Question: Custers Last Stand, the Battle of the Little Big Horn was one of the greatest battles on U.S. soil. What state is the Little Big Horn in?

Yesterday’s Question answered below: What is the story of The Prodigal Son?
History for 5/20/2023
Birthdays: Honore Balzac, Jimmy Stewart, Leon Schlesinger, William Fargo of Wells Fargo, Moshe Dayan, Henri Rousseau, Dave Thomas, Ted Bessell (Donald to Marlo Thomas’ “That Girl”), Japanese baseball great Sadaharu Oh, Antony Zerbe, Bronson Pichot, Joe Cocker, Cher is 77, Busta Rhymes

1347- Cola di Rienzi became the “tribune”, or leader of the city of Rome. The Pope was a prisoner in Avignon, France, so the Eternal City was in chaos. Rienzi tried to bring about reforms and restore infrastructure, but like Mussolini he got too arrogant and overplayed his hand. Finally a mob killed him and danced with his corpse. At least Wagner wrote a nice overture about him.

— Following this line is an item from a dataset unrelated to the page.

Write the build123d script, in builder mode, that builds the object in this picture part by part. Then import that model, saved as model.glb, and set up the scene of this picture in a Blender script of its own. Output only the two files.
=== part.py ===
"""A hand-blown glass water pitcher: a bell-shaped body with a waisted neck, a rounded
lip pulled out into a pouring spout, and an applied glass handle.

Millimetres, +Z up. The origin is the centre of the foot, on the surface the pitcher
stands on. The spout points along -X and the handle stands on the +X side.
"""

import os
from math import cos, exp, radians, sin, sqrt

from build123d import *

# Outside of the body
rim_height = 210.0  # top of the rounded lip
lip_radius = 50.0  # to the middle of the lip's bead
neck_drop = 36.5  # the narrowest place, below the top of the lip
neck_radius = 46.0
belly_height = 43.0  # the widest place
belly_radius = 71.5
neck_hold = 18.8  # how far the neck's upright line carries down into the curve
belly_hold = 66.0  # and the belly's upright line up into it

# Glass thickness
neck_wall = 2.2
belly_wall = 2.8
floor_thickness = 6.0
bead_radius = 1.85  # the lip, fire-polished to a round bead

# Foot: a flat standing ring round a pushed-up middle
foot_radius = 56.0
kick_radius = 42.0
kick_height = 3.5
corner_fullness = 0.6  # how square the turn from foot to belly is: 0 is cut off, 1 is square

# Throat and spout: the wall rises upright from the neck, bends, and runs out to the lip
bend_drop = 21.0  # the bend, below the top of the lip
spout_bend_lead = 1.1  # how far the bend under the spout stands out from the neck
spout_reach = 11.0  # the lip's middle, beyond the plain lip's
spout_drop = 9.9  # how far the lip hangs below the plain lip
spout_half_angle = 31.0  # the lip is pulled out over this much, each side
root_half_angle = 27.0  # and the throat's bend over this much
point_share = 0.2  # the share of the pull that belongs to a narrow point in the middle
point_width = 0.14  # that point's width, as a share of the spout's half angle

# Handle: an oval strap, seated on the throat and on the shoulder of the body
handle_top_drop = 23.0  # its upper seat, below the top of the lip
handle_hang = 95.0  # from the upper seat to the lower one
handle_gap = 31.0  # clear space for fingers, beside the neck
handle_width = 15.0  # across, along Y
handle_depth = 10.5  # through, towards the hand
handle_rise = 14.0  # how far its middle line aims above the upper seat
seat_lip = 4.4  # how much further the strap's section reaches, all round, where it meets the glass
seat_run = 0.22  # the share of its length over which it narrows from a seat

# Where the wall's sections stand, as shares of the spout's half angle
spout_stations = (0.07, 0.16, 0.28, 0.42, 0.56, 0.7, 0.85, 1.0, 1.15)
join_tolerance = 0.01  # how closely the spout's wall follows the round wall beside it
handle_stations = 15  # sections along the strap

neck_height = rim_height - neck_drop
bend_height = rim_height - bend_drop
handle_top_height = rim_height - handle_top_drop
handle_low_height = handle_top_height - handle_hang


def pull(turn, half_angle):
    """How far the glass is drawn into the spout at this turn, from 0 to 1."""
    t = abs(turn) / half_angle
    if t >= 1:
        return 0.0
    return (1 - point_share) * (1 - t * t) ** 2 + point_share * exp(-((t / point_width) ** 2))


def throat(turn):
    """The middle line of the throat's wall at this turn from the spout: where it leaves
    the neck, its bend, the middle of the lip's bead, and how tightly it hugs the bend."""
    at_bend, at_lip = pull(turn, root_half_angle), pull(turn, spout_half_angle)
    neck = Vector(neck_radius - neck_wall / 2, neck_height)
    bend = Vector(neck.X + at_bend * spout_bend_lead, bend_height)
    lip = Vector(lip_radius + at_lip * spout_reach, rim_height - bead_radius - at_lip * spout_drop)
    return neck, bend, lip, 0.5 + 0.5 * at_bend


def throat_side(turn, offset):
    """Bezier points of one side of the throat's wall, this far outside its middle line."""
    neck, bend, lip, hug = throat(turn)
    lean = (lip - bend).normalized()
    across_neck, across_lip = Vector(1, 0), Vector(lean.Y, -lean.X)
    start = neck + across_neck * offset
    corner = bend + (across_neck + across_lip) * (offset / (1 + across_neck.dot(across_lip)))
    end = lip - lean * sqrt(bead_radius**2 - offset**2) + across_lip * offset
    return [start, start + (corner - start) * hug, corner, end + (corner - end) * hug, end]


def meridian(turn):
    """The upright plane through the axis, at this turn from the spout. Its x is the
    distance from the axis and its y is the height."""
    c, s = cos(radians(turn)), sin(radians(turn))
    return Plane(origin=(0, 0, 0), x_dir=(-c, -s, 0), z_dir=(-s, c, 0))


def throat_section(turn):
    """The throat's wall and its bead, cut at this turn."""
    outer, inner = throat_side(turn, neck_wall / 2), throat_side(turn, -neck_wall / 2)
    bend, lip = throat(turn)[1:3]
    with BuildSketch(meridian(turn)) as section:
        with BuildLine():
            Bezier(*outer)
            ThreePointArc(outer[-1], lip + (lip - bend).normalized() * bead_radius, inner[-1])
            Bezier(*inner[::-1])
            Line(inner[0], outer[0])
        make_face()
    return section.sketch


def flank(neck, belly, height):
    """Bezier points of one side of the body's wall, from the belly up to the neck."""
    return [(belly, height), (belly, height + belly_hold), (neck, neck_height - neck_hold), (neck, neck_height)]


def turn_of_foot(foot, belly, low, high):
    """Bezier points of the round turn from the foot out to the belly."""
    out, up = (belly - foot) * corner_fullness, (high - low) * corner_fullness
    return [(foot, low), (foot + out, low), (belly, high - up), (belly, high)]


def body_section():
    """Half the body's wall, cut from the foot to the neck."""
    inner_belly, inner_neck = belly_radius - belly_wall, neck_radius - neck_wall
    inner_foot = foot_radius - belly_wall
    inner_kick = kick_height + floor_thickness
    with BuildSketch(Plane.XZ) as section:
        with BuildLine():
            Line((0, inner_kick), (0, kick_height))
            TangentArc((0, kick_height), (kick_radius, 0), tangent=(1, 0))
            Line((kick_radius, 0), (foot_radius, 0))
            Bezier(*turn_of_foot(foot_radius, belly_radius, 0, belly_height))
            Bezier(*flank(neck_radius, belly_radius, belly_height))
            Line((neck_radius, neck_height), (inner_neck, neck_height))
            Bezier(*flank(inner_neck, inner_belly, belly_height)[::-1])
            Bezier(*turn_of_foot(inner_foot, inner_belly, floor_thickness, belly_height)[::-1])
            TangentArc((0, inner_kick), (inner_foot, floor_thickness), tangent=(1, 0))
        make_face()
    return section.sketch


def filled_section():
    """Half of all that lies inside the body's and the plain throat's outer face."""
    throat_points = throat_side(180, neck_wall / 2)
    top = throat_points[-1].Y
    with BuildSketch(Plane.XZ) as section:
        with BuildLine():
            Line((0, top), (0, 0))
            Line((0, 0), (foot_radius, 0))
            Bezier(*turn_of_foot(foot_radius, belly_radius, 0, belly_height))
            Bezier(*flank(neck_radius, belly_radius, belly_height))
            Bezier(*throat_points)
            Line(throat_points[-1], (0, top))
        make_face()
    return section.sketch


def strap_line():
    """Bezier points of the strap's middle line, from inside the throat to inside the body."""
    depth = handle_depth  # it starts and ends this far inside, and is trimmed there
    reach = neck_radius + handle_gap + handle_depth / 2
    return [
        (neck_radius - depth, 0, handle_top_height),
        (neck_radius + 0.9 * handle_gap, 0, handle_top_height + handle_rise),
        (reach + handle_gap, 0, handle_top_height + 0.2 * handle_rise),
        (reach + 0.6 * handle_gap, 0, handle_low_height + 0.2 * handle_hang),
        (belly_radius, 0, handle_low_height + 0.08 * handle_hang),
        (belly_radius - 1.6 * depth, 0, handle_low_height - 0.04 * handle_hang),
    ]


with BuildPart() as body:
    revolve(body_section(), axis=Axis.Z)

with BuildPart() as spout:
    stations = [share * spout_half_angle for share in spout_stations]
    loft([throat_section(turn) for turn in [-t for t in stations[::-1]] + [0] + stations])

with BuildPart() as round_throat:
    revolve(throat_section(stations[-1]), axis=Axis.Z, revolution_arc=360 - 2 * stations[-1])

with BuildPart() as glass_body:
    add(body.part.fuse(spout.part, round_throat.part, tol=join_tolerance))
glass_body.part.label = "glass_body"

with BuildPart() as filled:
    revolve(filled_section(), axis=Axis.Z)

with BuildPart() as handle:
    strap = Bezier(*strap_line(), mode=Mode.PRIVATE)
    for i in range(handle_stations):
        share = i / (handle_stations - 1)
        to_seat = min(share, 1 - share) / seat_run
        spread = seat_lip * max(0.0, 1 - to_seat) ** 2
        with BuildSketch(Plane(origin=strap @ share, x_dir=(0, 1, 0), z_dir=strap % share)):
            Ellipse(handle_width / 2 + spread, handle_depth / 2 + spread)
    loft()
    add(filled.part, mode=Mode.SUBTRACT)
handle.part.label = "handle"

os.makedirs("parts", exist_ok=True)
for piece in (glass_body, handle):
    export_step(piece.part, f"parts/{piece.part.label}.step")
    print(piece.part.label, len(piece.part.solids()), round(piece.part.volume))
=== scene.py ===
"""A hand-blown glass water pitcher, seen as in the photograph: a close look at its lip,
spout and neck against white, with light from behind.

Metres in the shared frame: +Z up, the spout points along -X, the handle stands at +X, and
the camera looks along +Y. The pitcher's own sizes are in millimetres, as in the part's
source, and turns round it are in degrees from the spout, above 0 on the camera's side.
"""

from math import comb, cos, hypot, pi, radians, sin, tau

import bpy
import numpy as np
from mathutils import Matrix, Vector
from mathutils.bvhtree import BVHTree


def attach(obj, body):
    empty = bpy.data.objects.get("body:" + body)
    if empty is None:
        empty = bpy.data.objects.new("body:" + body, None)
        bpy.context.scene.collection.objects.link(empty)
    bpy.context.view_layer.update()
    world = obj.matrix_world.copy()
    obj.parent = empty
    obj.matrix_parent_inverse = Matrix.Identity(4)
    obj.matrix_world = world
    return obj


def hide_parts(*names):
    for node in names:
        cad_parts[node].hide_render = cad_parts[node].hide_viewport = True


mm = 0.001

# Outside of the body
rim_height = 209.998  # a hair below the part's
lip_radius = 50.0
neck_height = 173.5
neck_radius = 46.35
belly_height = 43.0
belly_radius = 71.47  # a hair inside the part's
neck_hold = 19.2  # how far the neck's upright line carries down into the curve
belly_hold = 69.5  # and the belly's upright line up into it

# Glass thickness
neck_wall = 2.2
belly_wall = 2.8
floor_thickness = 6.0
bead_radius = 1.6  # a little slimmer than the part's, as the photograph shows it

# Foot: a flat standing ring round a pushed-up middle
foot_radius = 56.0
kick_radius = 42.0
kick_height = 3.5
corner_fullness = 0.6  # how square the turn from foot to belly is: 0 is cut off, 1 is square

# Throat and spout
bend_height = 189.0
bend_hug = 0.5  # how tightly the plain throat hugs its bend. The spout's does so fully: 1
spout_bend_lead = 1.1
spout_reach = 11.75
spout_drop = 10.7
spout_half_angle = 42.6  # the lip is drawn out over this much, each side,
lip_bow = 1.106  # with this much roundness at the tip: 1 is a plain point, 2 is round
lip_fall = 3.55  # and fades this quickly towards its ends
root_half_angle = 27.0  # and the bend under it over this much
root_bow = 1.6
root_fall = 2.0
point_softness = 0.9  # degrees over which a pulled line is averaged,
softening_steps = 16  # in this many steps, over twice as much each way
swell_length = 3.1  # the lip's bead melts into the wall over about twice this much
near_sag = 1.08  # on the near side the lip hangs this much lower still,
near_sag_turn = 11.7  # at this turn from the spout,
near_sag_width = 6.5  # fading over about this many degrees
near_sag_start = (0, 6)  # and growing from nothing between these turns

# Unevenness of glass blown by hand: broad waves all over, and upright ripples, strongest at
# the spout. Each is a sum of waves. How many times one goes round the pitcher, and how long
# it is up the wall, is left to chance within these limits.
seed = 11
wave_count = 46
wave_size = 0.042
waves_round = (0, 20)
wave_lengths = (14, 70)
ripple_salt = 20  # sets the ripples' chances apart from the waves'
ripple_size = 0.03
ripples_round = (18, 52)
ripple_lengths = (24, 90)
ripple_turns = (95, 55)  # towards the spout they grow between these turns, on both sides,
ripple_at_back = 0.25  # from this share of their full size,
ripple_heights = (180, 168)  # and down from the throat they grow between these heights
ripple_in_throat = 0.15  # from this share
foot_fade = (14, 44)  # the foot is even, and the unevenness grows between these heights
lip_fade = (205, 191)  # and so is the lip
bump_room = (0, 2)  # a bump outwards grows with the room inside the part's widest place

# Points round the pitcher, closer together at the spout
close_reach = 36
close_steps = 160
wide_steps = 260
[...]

1520- A violent young Spanish mercenary soldier named Ignacio was hit by a cannonball but miraculously lived. When he recovered, he underwent a spiritual conversion and became St. Ignatius Loyola. Loyola founded a religious order called the Society of Jesus or Jesuits. Instead of acting like monks, the Jesuits were organized on military discipline. Their leader is not called an abbot but the Secretary General. He is nicknamed “the Black Pope”.

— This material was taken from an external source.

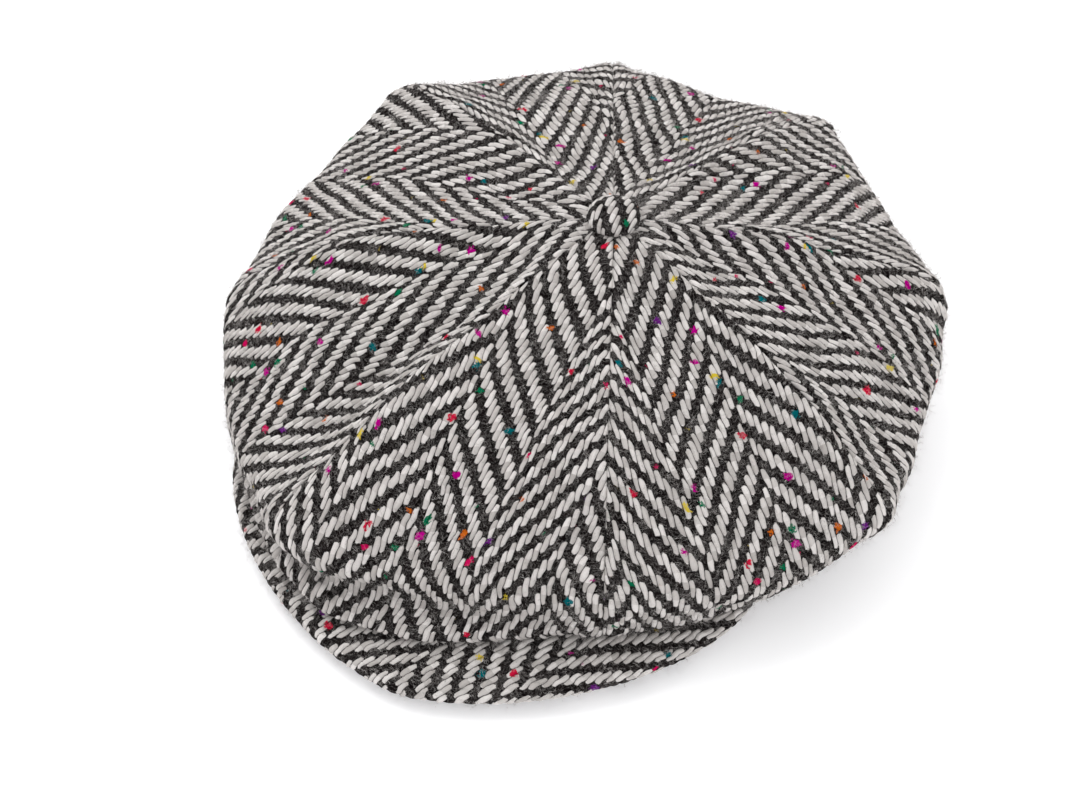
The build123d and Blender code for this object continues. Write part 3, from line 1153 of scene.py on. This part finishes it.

1520- Hernando Cortez had not only to fight the entire Aztec Empire with just 391 troops, he also had the Spanish Governor of Cuba out to get him! This day Cortez surprised attacked the troop of Spaniards sent to arrest him. After a short battle he defeated the Governor’s force, and invited the survivors to join him.

1609- Shakespeare’s sonnets first published.

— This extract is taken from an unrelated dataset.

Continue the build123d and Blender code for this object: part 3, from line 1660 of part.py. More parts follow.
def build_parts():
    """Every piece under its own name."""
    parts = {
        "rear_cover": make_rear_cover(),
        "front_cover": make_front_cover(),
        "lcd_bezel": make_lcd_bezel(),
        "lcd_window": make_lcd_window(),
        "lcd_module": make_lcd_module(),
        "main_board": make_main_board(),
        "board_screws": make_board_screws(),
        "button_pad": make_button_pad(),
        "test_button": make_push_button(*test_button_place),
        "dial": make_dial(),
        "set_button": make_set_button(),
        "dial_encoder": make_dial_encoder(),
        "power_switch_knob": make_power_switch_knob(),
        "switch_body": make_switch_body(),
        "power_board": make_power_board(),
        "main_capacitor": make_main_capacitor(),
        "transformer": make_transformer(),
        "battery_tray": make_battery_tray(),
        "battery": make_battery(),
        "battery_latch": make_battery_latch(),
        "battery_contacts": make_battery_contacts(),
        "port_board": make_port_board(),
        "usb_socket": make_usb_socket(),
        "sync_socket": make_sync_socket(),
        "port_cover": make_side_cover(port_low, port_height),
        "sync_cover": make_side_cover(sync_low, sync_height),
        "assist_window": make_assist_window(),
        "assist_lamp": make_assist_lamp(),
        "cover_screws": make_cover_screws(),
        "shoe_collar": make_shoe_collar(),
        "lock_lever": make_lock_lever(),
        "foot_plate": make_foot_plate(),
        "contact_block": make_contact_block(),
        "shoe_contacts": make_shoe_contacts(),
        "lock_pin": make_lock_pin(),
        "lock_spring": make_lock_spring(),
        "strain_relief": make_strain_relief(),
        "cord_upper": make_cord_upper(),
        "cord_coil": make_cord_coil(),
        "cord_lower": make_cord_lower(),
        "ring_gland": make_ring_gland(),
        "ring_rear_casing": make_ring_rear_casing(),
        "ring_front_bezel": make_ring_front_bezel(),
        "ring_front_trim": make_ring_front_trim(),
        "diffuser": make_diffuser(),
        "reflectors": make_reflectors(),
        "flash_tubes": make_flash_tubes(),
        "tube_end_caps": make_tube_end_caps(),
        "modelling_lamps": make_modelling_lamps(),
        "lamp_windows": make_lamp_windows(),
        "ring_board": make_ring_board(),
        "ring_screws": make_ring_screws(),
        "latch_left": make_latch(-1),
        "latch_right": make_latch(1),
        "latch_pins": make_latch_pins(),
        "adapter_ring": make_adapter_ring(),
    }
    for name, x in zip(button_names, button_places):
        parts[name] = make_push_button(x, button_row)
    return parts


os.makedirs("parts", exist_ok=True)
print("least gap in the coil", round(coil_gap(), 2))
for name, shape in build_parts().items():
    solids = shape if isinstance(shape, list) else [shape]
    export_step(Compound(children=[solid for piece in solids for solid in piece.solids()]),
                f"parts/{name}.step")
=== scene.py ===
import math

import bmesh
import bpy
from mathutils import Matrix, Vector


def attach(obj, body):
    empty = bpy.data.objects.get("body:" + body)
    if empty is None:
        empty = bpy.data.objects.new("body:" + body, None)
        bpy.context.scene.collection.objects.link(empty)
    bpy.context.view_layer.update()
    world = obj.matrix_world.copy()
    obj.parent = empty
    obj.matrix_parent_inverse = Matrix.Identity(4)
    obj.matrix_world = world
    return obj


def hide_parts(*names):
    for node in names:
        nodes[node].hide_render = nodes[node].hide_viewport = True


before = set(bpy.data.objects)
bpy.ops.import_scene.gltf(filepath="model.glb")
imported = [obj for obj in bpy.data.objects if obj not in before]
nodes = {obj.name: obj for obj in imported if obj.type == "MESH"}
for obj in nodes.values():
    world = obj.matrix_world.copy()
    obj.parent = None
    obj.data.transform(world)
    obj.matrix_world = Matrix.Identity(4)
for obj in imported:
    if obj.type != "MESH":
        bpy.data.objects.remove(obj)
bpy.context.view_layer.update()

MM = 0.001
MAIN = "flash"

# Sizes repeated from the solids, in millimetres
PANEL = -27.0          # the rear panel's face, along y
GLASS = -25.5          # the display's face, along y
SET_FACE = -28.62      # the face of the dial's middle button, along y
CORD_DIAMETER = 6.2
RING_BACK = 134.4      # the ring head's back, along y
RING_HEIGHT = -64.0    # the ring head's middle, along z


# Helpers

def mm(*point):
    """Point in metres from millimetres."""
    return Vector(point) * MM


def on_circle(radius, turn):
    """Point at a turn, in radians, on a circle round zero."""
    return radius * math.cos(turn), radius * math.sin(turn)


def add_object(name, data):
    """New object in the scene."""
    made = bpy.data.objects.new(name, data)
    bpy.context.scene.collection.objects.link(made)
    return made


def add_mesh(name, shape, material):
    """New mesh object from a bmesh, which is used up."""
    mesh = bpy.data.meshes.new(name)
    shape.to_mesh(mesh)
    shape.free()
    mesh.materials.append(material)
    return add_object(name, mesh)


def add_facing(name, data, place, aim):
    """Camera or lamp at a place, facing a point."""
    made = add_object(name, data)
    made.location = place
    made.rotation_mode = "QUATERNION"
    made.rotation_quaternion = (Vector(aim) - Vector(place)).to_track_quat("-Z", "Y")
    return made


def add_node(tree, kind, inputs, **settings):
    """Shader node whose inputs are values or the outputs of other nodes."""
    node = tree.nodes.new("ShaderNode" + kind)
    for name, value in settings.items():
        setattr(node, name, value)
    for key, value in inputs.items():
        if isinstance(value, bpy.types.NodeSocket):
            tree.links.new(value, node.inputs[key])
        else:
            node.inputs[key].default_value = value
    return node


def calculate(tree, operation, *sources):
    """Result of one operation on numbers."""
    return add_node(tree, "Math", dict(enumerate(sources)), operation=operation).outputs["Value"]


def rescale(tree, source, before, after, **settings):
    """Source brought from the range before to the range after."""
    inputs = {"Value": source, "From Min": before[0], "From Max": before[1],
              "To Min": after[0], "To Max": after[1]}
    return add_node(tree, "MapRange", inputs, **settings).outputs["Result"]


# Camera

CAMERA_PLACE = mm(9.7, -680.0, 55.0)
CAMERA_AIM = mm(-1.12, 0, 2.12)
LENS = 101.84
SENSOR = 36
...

1621- The Sack of Magdeburg-During the Thirty Years War, Catholic armies captured this Protestant German city. They cut down the surrendering Dutch commander Dietrich Von Falkenberg, and committed horrible atrocities on the population. The medieval cry "Cria Havoc!" was the traditional signal for the soldiers to run amuck. According to the rules of war they had the right to rape and pillage for three days before discipline was restored.
But at Magdeburg they looted the city for 14 days and dumped the bodies of their victims in the River Elbe. The army’s commander Johan Tserclas von Tilly explained: “The soldier must get something for his toil and trouble.” The incident galvanized Protestant resistance. Ironically a lot of the troops in the Catholic army were protestant mercenaries who figured the religious questions were for kings to worry about, they just thought the catholic side had better pay and benefits.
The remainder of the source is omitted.